Print each line exactly as it is given.

------ SUPPLIED DATA

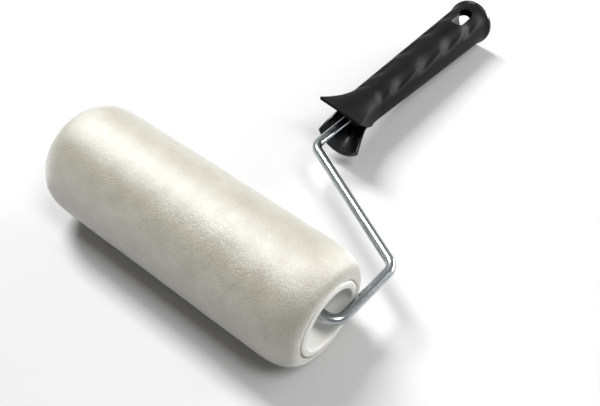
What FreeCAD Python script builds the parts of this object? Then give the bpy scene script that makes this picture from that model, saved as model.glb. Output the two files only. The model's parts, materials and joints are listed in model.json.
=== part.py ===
import FreeCAD, Part
import math
import os

import Sketcher

# A paint roller: a plush sleeve that spins on a bent wire frame with a moulded handle.
# It lies as it would on a floor, on the pile of the sleeve and on the rim of the handle.
# X is the axle of the sleeve, Y runs to the end of the handle, Z is up.

doc = FreeCAD.newDocument("paint_roller")
sheet = doc.addObject("Spreadsheet::Sheet", "dims")

# Driving dimensions in millimetres and degrees, each written once.
DIMENSIONS = (
    ("sleeve_length", 235.0, "pile, end to end"),
    ("sleeve_dia", 87.0, "over the pile"),
    ("pile_flat", 0.7, "between the pile's rounded ends and the lips of the caps"),
    ("pile_overhang", 3.0, "pile beyond each end of the core tube"),
    ("core_bore", 48.0, "inside the core tube"),
    ("core_wall", 2.0, "wall of the core tube"),
    ("foam_set_back", 7.5, "foam layer short of each end of the core tube"),
    ("foam_thick", 5.0, "foam layer under the pile"),
    ("lip_dia", 57.0, "lip of an end cap"),
    ("lip_thick", 4.5, "lip of an end cap"),
    ("lip_width", 5.0, "flat ring of the lip"),
    ("lip_gap", 0.3, "round the lip, inside the pile"),
    ("plug_length", 22.0, "the part of a cap inside the core"),
    ("cap_wall", 2.5, "moulded wall of a cap"),
    ("dish_depth", 16.0, "from the lip to the face of the hub"),
    ("hub_dia", 17.0, "hub of a cap"),
    ("hub_length", 18.0, "hub of a cap"),
    ("guide_wall", 1.5, "tube between the two hubs"),
    ("bush_dia", 12.0, "barrel of a bearing bush"),
    ("bush_flange_dia", 15.0, "flange of a bearing bush"),
    ("bush_flange", 1.5, "flange of a bearing bush"),
    ("running_fit", 0.05, "radial, bush on rod"),
    ("end_play", 0.2, "between bush, washer and stop"),
    ("washer_dia", 14.0, "thrust washers"),
    ("washer_thick", 1.0, "thrust washers"),
    ("collar_dia", 13.0, "stop collar pressed on the rod"),
    ("collar_length", 3.5, "stop collar pressed on the rod"),
    ("clip_dia", 13.0, "push-on clip at the rod's tip"),
    ("clip_thick", 1.2, "push-on clip at the rod's tip"),
    ("tip_past_clip", 2.9, "rod beyond the clip"),
    ("cover_dia", 26.0, "snap-in cover over the rod's tip"),
    ("cover_depth", 9.5, "snap-in cover over the rod's tip"),
    ("cover_wall", 1.8, "snap-in cover over the rod's tip"),
    ("rod_dia", 7.5, "plated wire"),
    ("leg_gap", 1.25, "between the lip and the side leg"),
    ("corner_out", 63.0, "outer corner, out from the axle"),
    ("corner_in", 122.0, "inner corner, out from the axle"),
    ("handle_offset", 8.5, "handle axis from the sleeve's middle"),
    ("axle_bend", 9.0, "centre radius of the bend at the axle"),
    ("leg_bend", 11.0, "centre radius of the two other bends"),
    ("tail_end", 214.0, "rod's end inside the handle"),
    ("anchor_dia", 12.0, "knurled sleeve on the rod's tail"),
    ("anchor_length", 28.0, "knurled sleeve on the rod's tail"),
    ("handle_start", 150.0, "rim of the guard, out from the axle"),
    ("throat", 182.0, "where the guard runs into the grip"),
    ("grip_end", 353.3, "back end of the soft grip"),
    ("rim_thick", 2.4, "hard rim at the end of the handle"),
    ("rim_dia", 42.0, "hard rim at the end of the handle"),
    ("handle_roll", 5.5, "handle turned on the wire's tail, degrees"),
    ("grip_dia_front", 31.0, "grip at the throat"),
    ("grip_dia_back", 38.8, "grip before the rim"),
    ("flare_length", 14.0, "flare of the grip up to the rim"),
    ("core_dia_front", 22.0, "hard core under the grip, in front"),
    ("core_dia_back", 32.4, "hard core under the grip, at the back"),
    ("core_start", 171.0, "front face of the hard core"),
    ("guard_dia", 46.0, "rim of the upper guard"),
    ("scoop_dia", 49.0, "rim of the lower scoop"),
    ("guard_wall", 2.4, "guard and scoop"),
    ("notch_start", 174.0, "side notches between guard and scoop"),
    ("notch_drop", 2.0, "notch below the handle's axis"),
    ("guard_lift", 15.0, "guard's corners above the axis"),
    ("scoop_drop", 14.0, "scoop's corners below the axis"),
    ("socket_dia", 25.2, "socket for an extension pole"),
    ("socket_depth", 75.0, "socket for an extension pole"),
    ("hang_width", 11.6, "hanging hole"),
    ("hang_length", 26.0, "hanging hole"),
    ("hang_inset", 13.5, "hanging hole, in from the handle's end"),
    ("groove_start", 185.0, "first finger groove"),
    ("groove_pitch", 33.0, "finger grooves"),
    ("groove_count", 4, "finger grooves"),
    ("groove_depth", 1.2, "finger grooves"),
    ("groove_length", 30.0, "finger grooves"),
    ("groove_sweep", 120.0, "finger grooves, round the top"),
)


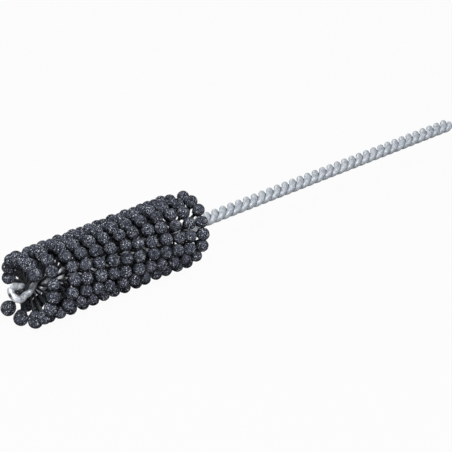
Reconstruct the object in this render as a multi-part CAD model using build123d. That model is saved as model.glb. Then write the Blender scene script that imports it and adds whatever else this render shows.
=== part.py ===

------------

OUTPUT FOR THIS TASK
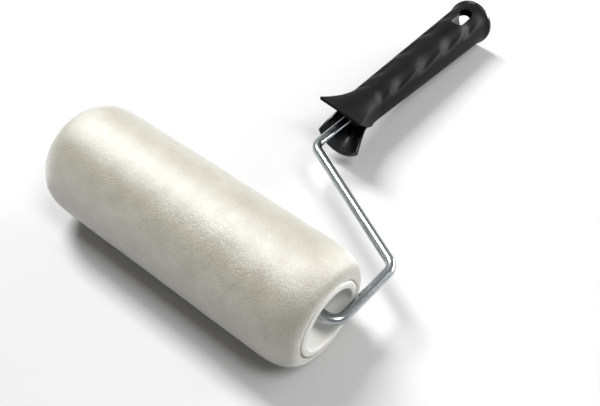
What FreeCAD Python script builds the parts of this object? Then give the bpy scene script that makes this picture from that model, saved as model.glb. Output the two files only. The model's parts, materials and joints are listed in model.json.
=== part.py ===
import FreeCAD, Part
import math
import os

import Sketcher

# A paint roller: a plush sleeve that spins on a bent wire frame with a moulded handle.
# It lies as it would on a floor, on the pile of the sleeve and on the rim of the handle.
# X is the axle of the sleeve, Y runs to the end of the handle, Z is up.

doc = FreeCAD.newDocument("paint_roller")
sheet = doc.addObject("Spreadsheet::Sheet", "dims")

# Driving dimensions in millimetres and degrees, each written once.
DIMENSIONS = (
    ("sleeve_length", 235.0, "pile, end to end"),
    ("sleeve_dia", 87.0, "over the pile"),
    ("pile_flat", 0.7, "between the pile's rounded ends and the lips of the caps"),
    ("pile_overhang", 3.0, "pile beyond each end of the core tube"),
    ("core_bore", 48.0, "inside the core tube"),
    ("core_wall", 2.0, "wall of the core tube"),
    ("foam_set_back", 7.5, "foam layer short of each end of the core tube"),
    ("foam_thick", 5.0, "foam layer under the pile"),
    ("lip_dia", 57.0, "lip of an end cap"),
    ("lip_thick", 4.5, "lip of an end cap"),
    ("lip_width", 5.0, "flat ring of the lip"),
    ("lip_gap", 0.3, "round the lip, inside the pile"),
    ("plug_length", 22.0, "the part of a cap inside the core"),
    ("cap_wall", 2.5, "moulded wall of a cap"),
    ("dish_depth", 16.0, "from the lip to the face of the hub"),
    ("hub_dia", 17.0, "hub of a cap"),
    ("hub_length", 18.0, "hub of a cap"),
    ("guide_wall", 1.5, "tube between the two hubs"),
    ("bush_dia", 12.0, "barrel of a bearing bush"),
    ("bush_flange_dia", 15.0, "flange of a bearing bush"),
    ("bush_flange", 1.5, "flange of a bearing bush"),
    ("running_fit", 0.05, "radial, bush on rod"),
    ("end_play", 0.2, "between bush, washer and stop"),
    ("washer_dia", 14.0, "thrust washers"),
    ("washer_thick", 1.0, "thrust washers"),
    ("collar_dia", 13.0, "stop collar pressed on the rod"),
    ("collar_length", 3.5, "stop collar pressed on the rod"),
    ("clip_dia", 13.0, "push-on clip at the rod's tip"),
    ("clip_thick", 1.2, "push-on clip at the rod's tip"),
    ("tip_past_clip", 2.9, "rod beyond the clip"),
    ("cover_dia", 26.0, "snap-in cover over the rod's tip"),
    ("cover_depth", 9.5, "snap-in cover over the rod's tip"),
    ("cover_wall", 1.8, "snap-in cover over the rod's tip"),
    ("rod_dia", 7.5, "plated wire"),
    ("leg_gap", 1.25, "between the lip and the side leg"),
    ("corner_out", 63.0, "outer corner, out from the axle"),
    ("corner_in", 122.0, "inner corner, out from the axle"),
    ("handle_offset", 8.5, "handle axis from the sleeve's middle"),
    ("axle_bend", 9.0, "centre radius of the bend at the axle"),
    ("leg_bend", 11.0, "centre radius of the two other bends"),
    ("tail_end", 214.0, "rod's end inside the handle"),
    ("anchor_dia", 12.0, "knurled sleeve on the rod's tail"),
    ("anchor_length", 28.0, "knurled sleeve on the rod's tail"),
    ("handle_start", 150.0, "rim of the guard, out from the axle"),
    ("throat", 182.0, "where the guard runs into the grip"),
    ("grip_end", 353.3, "back end of the soft grip"),
    ("rim_thick", 2.4, "hard rim at the end of the handle"),
    ("rim_dia", 42.0, "hard rim at the end of the handle"),
    ("handle_roll", 5.5, "handle turned on the wire's tail, degrees"),
    ("grip_dia_front", 31.0, "grip at the throat"),
    ("grip_dia_back", 38.8, "grip before the rim"),
    ("flare_length", 14.0, "flare of the grip up to the rim"),
    ("core_dia_front", 22.0, "hard core under the grip, in front"),
    ("core_dia_back", 32.4, "hard core under the grip, at the back"),
    ("core_start", 171.0, "front face of the hard core"),
    ("guard_dia", 46.0, "rim of the upper guard"),
    ("scoop_dia", 49.0, "rim of the lower scoop"),
    ("guard_wall", 2.4, "guard and scoop"),
    ("notch_start", 174.0, "side notches between guard and scoop"),
    ("notch_drop", 2.0, "notch below the handle's axis"),
    ("guard_lift", 15.0, "guard's corners above the axis"),
    ("scoop_drop", 14.0, "scoop's corners below the axis"),
    ("socket_dia", 25.2, "socket for an extension pole"),
    ("socket_depth", 75.0, "socket for an extension pole"),
    ("hang_width", 11.6, "hanging hole"),
    ("hang_length", 26.0, "hanging hole"),
    ("hang_inset", 13.5, "hanging hole, in from the handle's end"),
    ("groove_start", 185.0, "first finger groove"),
    ("groove_pitch", 33.0, "finger grooves"),
    ("groove_count", 4, "finger grooves"),
    ("groove_depth", 1.2, "finger grooves"),
    ("groove_length", 30.0, "finger grooves"),
    ("groove_sweep", 120.0, "finger grooves, round the top"),
)


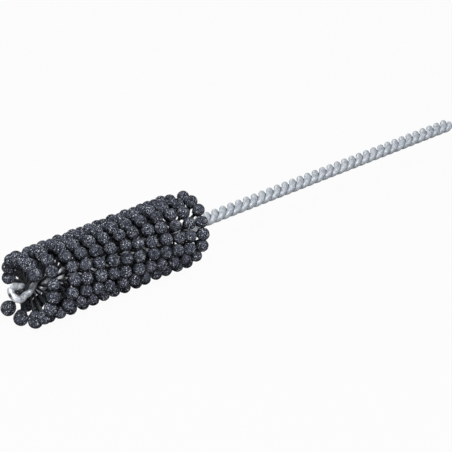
Reconstruct the object in this render as a multi-part CAD model using build123d. That model is saved as model.glb. Then write the Blender scene script that imports it and adds whatever else this render shows.
=== part.py ===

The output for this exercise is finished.